Le Nozze di Figaro by Wolfgang Amadeus Mozart
The tenth date in the 2011 Opera Season is on Friday 14th October 2011 at 19.00 (subscription cycle A) with Le Nozze di Figaro, the second part of the Mozart project with the trilogy on texts by Da Ponte. This will be followed by both the revival of Don Giovanni, with its original set, and Rossini’s Barbiere di Siviglia at Teatro Malibran, of which it is the narrative continuation of the original French source.

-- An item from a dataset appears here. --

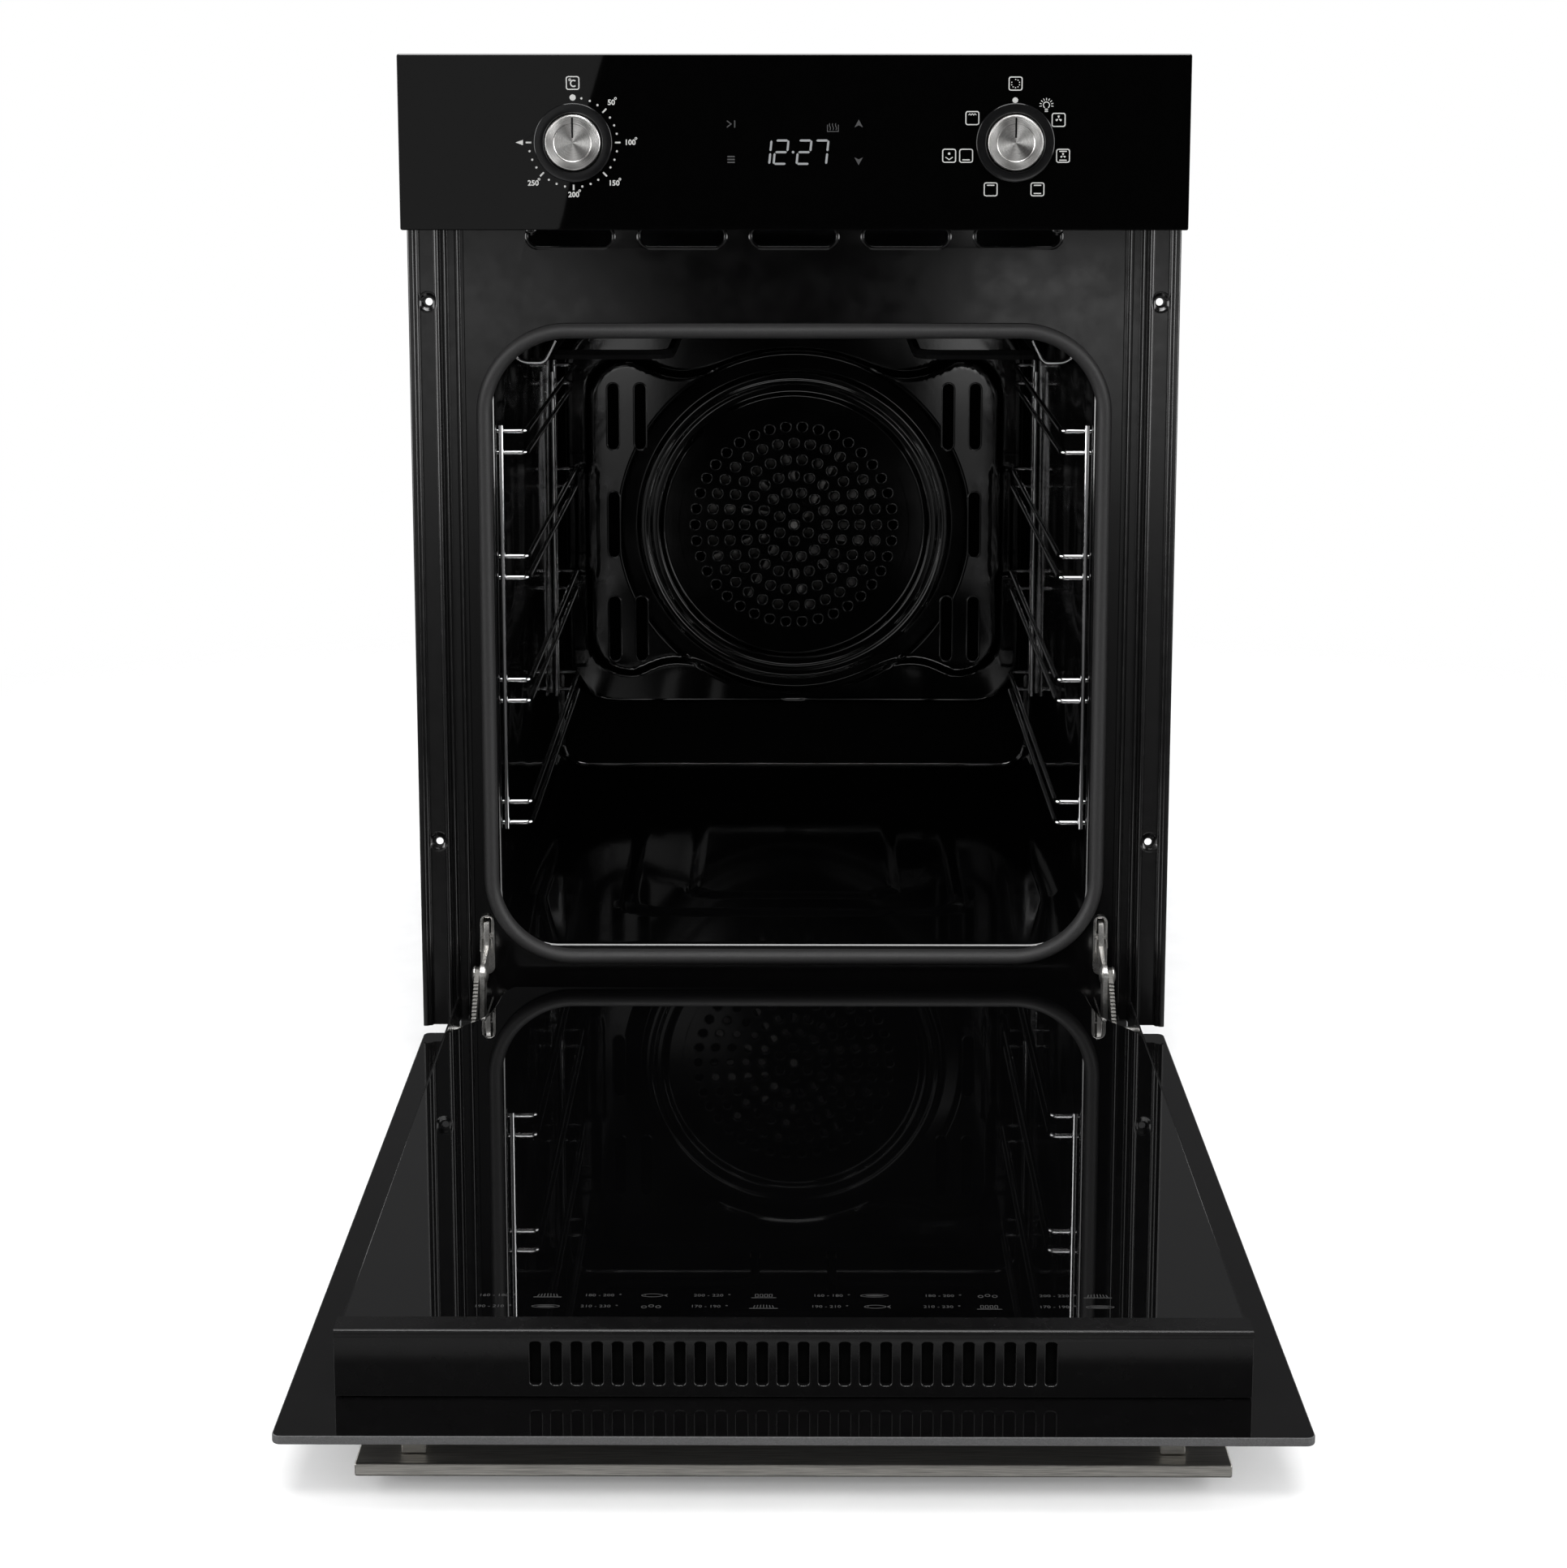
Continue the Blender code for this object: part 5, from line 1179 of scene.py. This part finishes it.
def receiver(word):
    low, high = cad(f"hinge_receiver_{word}")
    middle = (low.x + high.x) / 2
    slot = rounded(middle - 2.3, middle + 2.3, 65.0, 74.4, 0.5, 3)
    plate = flat([front_outline(low, high, 4.2, 8), slot], low.y, high.y, edge=0.4)
    piece(f"receiver_{word}", plate, "zinc_plate", node=f"hinge_receiver_{word}")


def arm(side, word):
    """Flat arm with a hook for the receiver, on the door's pin, with its clip and rivet."""
    x = side * HINGE_X
    back, tongue = 10.5, 66.4
    outline = (arc(*DOOR_AXIS, 6.0, 180, 360, 12)
               + [(-7, 40), (-2, 45), (back - 2, 51), (back, 54), (back, tongue), (24.2, tongue),
                  (24.2, 60.4), (27.2, 60.4), (27.2, 72.9), (back - 1.4, 72.9), (back - 3.1, 69.4),
                  (back - 3.1, 59), (-7, 55)]
               + arc(*LINK_AXIS, 6.5, 70, 180, 8))
    plate = flat([outline], x - 1.5, x + 1.5, "YZ", edge=0.35)
    clip = band(bent([(-3.5, 55.0), (-3.2, 63.6), (3.2, 63.6), (3.5, 57.5)], 1.4, 4), 0.9)
    strap = moved(prism(clip, "Y", 8.3, 12.6), x + side * 0.2)
    pin = tube([(side * 179, *DOOR_AXIS), (side * 202.6, *DOOR_AXIS)], 2.35, 20)
    piece(f"arm_{word}", [plate, pin, rivet(side * 184.6, -side, 5.2), strap], "zinc_plate",
          node=f"hinge_arm_{word}")


def link(side, word):
    """Ribbed link beside the arm, with the pin it turns on and that pin's head."""
    y, z = LINK_AXIS
    turn = math.atan2(LINK_REACH[1], LINK_REACH[0])
    along = math.degrees(turn)
    shape = arc(y, z, 4.5, along + 60, along + 300, 12)
    shape += arc(y + LINK_REACH[0], z + LINK_REACH[1], 3.0, along - 90, along + 90, 8)
    lower, upper = sorted((side * 187.9, side * 190.9))
    parts = [flat([shape], lower, upper, "YZ", edge=0.35),
             tube([(side * 183.0, y, z), (side * 190.0, y, z)], 2.4, 20)]
    for k in range(RIBS):
        reach, out = 7.0 + 2.3 * k, 4.15 - 0.055 * k
        rib = block((lower, upper), (-0.6, 0.6), (-0.7, 0.9), 0.25)
        parts.append(moved(rib, 0, y + reach * math.cos(turn) + out * math.sin(turn),
                           z + reach * math.sin(turn) - out * math.cos(turn), turn=(along, "X")))
    piece(f"link_{word}", parts, "dark_zinc", f"hinge_link_{word}", f"hinge_link_{word}",
          at=(side * HINGE_X, y, z))
    piece(f"link_rivet_{word}", rivet(side * 190.9, side, 5.0), "zinc_plate", f"hinge_link_{word}")


# ---- stage, in metres -----------------------------------------------------------------------------
CARD_Y = -2.2                 # the reflection cards stand this far in front
SKY = ((0.0, 0.002), (0.45, 0.004), (0.52, 0.10), (0.75, 0.11), (1.0, 0.12))


def light(name, size, location, target, energy):
    data = bpy.data.lights.new(name, "AREA")
    data.shape = "RECTANGLE"
    data.size, data.size_y = size
    data.energy = energy
    obj = linked(name, data)
    obj.location = location
    obj.rotation_euler = (Vector(target) - Vector(location)).to_track_quat("-Z", "Y").to_euler()
    obj.visible_camera = False


def card(name, corners, fade):
    """A glowing card for reflections, out of the camera's sight: fade lists (height, strength)."""
    bm = bmesh.new()
    bm.faces.new([bm.verts.new((x, CARD_Y, z)) for x, z in corners])
    data = mesh_data(name, bm)
    graph = Graph(bpy.data.materials.new(name), "Material Output")
    start, end = fade[0][0], fade[-1][0]
    height = graph.remap(graph.axes()["Z"], 0.0, 1.0, start, end)
    tone = graph.ramp(height, [((z - start) / (end - start), (value,) * 3) for z, value in fade])
    graph.put("Surface", graph.node("ShaderNodeEmission", {"Color": tone}).outputs[0])
    data.materials.append(graph.owner)
    obj = linked(name, data)
    obj.visible_camera = False
    obj.visible_shadow = False


def surroundings():
    """White to the camera, even light for soft shading, and a dark front in reflections."""
    world = bpy.data.worlds.new("studio")
    scene.world = world
    graph = Graph(world, "Background", "Generated")
    depth = graph.remap(graph.axes()["Y"], 0.0, 1.0, -1.0, 1.0)
    seen = graph.ramp(depth, [(position, (value, value, value * 1.01)) for position, value in SKY])
    rays = graph.node("ShaderNodeLightPath").outputs
    soft = graph.mix_colours(rays["Is Diffuse Ray"], seen, (0.85, 0.85, 0.86, 1.0))
    graph.put("Color", graph.mix_colours(rays["Is Camera Ray"], soft, (1.0, 1.0, 1.0, 1.0)))


def studio():
    surroundings()
    scene.view_settings.view_transform = "Standard"
    low_fade = [(-0.75, 0.05), (-0.2, 0.15), (0.0, 0.28)]
    card("reflection_card_left", [(-3.2, -0.75), (-0.24, -0.75), (-0.24, 0.29), (-0.343, 0.29),
                                  (-0.262, 0.599), (-0.10, 1.22), (-3.2, 1.22)],
         low_fade + [(0.2, 0.75), (0.31, 0.95), (0.355, 0.32), (1.22, 0.30)])
    card("reflection_card_right", [(0.24, -0.75), (3.2, -0.75), (3.2, 0.33), (0.24, 0.33)],
         low_fade + [(0.2, 1.1), (0.33, 1.6)])
    card("reflection_card_low", [(-3.2, -1.3), (3.2, -1.3), (3.2, -0.8), (-3.2, -0.8)],
         [(-1.3, 1.1), (-1.0, 1.1), (-0.9, 0.36), (-0.8, 0.3)])
    for side, word in SIDES:
        light(f"side_{word}", (1.6, 1.8), (side * 2.2, -1.0, 0.8), (0, 0, 0.3), 45)
    light("front_high", (1.4, 0.5), (0, -1.7, 2.1), (0, 0, 0.4), 25)
    light("top_soft", (1.6, 1.0), (0, -0.5, 2.6), (0, 0, 0.3), 26)
    for side, word in SIDES:
        light(f"rear_{word}", (2.4, 2.0), (side * 2.6, 2.6, 1.6), (0, 0.3, 0.3), 34)
    floor()


def floor():
    """Pale floor that fades out into the white surroundings."""
    bm = bmesh.new()
    bmesh.ops.create_grid(bm, x_segments=1, y_segments=1, size=3.0)
    data = mesh_data("studio_floor", bm)
    paint = painted("floor_paper", (0.86, 0.86, 0.86), 0.9, grain=30, spread=0.02)
    fade = paint.remap(paint.length(paint.place), 0.0, 1.0, 0.45, 1.3)
    clear = paint.node("ShaderNodeBsdfTransparent").outputs[0]
    mix = paint.node("ShaderNodeMixShader", {0: fade, 1: paint.shader.outputs[0], 2: clear})
    paint.put("Surface", mix.outputs[0], paint.tree.nodes["Material Output"])
    data.materials.append(paint.owner)
    obj = linked("studio_floor", data)
    obj.location = (0, 0.1, -0.03)
    obj.visible_glossy = False


def camera():
    data = bpy.data.cameras.new("camera")
    data.sensor_width = 36.0
    data.lens = 62.463
    data.shift_y = -0.1894
    data.clip_end = 50
    obj = linked("camera", data)
    obj.location = (0.0003, -1.5778, 0.5877)
    obj.rotation_euler = (math.radians(90 - 8.868), 0, math.radians(0.2334))
    scene.camera = obj


def carried_over():
    """CAD pieces that are shown as they are get the plain finish of their slot."""
    slots = {entry["node"]: entry["material_slot"] for entry in frame["record"]["subparts"]}
    for name, obj in frame["nodes"].items():
        holder = name in ("glass_holder_front", "glass_holder_rear")
        obj.data.materials.clear()
        obj.data.materials.append(LOOKS["dull_enamel"] if holder else FINISHES[slots[name]][0].owner)
        obj.data.shade_smooth()
        obj.data.set_sharp_from_angle(angle=math.radians(32))


def main():
    carried_over()
    panel()
    front_frame()
    for side, word in SIDES:
        column(side, word)
        hinge(side, word)
        rack(side, word)
    seal()
    liner()
    baffle()
    fan()
    casing()
    terminal_cover()
    door()
    studio()
    camera()


main()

A musical comedy in four acts, KV 492 to a libretto by Lorenzo Da Ponte based on the comedy La folle journée ou Le mariage de Figaro by Pierre-Augustin Caron de Beaumarchais (the second episode of the so-called Figaro trilogy), Le Nozze di Figaro had its première at the Burgtheater in Vienna on May 1st 1786, the first fruit of what was to be a lengthy partnership between Mozart and the Italian librettist.
The opera will be performed in a new production by Fondazione Teatro La Fenice, by the very same names behind Don Giovanni: Damiano Michieletto production, Paolo Fantin set, Carla Teti costumes, and Fabio Barettin lighting. The musicians are also nearly all the same: Once again Antonello Manacorda will conduct the Orchestra and Choir of Teatro La Fenice; Markus Werba and Simone Alberghini will alternate as the Conte di Almaviva, Carmela Remigio and Sabina
von Walther will alternate as the Countessa, Rosa Feola and Caterina Di Tonno will alternate as Susanna, Alex Esposito and Vito Priante will alternate as Figaro, and Marina Comparato and Josè Maria Lo Monaco will alternate as Cherubino.
The première on Friday 14th October 2011 will be followed by eight repeat performances, Saturday 15th (subscription cycle C) and Sunday 16th (subscription cycle B) at 15.30, Tuesday 18th (subscription cycle D), Wednesday 19th (no subscription cycle), Thursday 20th (subscription cycle E) and Friday 21st (no subscription cycle) at 19.00, Saturday 22nd and Sunday 23rd (no subscription cycle) at 15.30.
Composed between 1785 and 1786, the “musical comedy” Le Nozze di Figaro is the first of the three opera masterpieces (Le nozze di Figaro, Don Giovanni and Così fan tutte) that were the fruit of the collaboration between Wolfgang Amadeus Mozart and the Italian librettist Lorenzo Da Ponte. Mozart himself suggested the subject, convinced that the musical portrayal of a folle journée – this is the subtitle of Beaumarchais’ comedy Le mariage de Figaro (1781) upon which the libretto is based – was perfectly congenial to his dramaturgical spirit. He was so enthusiastic about a plot with such a fast dramatic pace, rich in events and one that was able to allow the musical study of the psychology involved that he composed the score “four steps at a time”. Le Nozze di Figaro premièred at the Burgtheater in Vienna on 1st May 1786, with anoutstanding cast that included Nancy Storace, Francesco Benucci, Luisa Laschi Mombelli and
Stefano Mandini, and it met with growing success so that the number of encores increased with each performance. Nevertheless, the resounding success of Una Cosa Rara by Da Ponte and Vicente Martìn y Soler on 17th November meant that Le Nozze di Figaro was suddenly taken off the programme. Furthermore, the novelty of Mozart’s masterpiece also meant he was at high risk from being misunderstood: never before had music played such an important role in the creation of dramatic events.
Together with the vast variety of styles he used for characterisation – ranging from the most farcical buffoonery to pages and pages of real religious music (for example in the Contessa’s aria “Dove sono i bei momenti”) -, this amazing dramatical ability of music to create action was in the perfect hands of the artistic partnership between Mozart and Da Ponte. While Da Ponte was well aware that meeting the composer’s requirements did not mean abdicating his own role as writer, he also understood that the text was just one of many factors in the opera. He therefore theorized the supremacy of music in a passage in his Memorie that inevitably refers to the almost thousand bars of music at the end of act in Nozze: In the final act it is the “genius of the chapel master, the singers’ power, the greatest effect of drama that must shine […]. There has to be each and every kind of canto, all the singers have to appear on stage […] to sing alone, in duets, trios, sextets […]; and if the plot does not allow it, it is the poet who has to pave the way so it does”.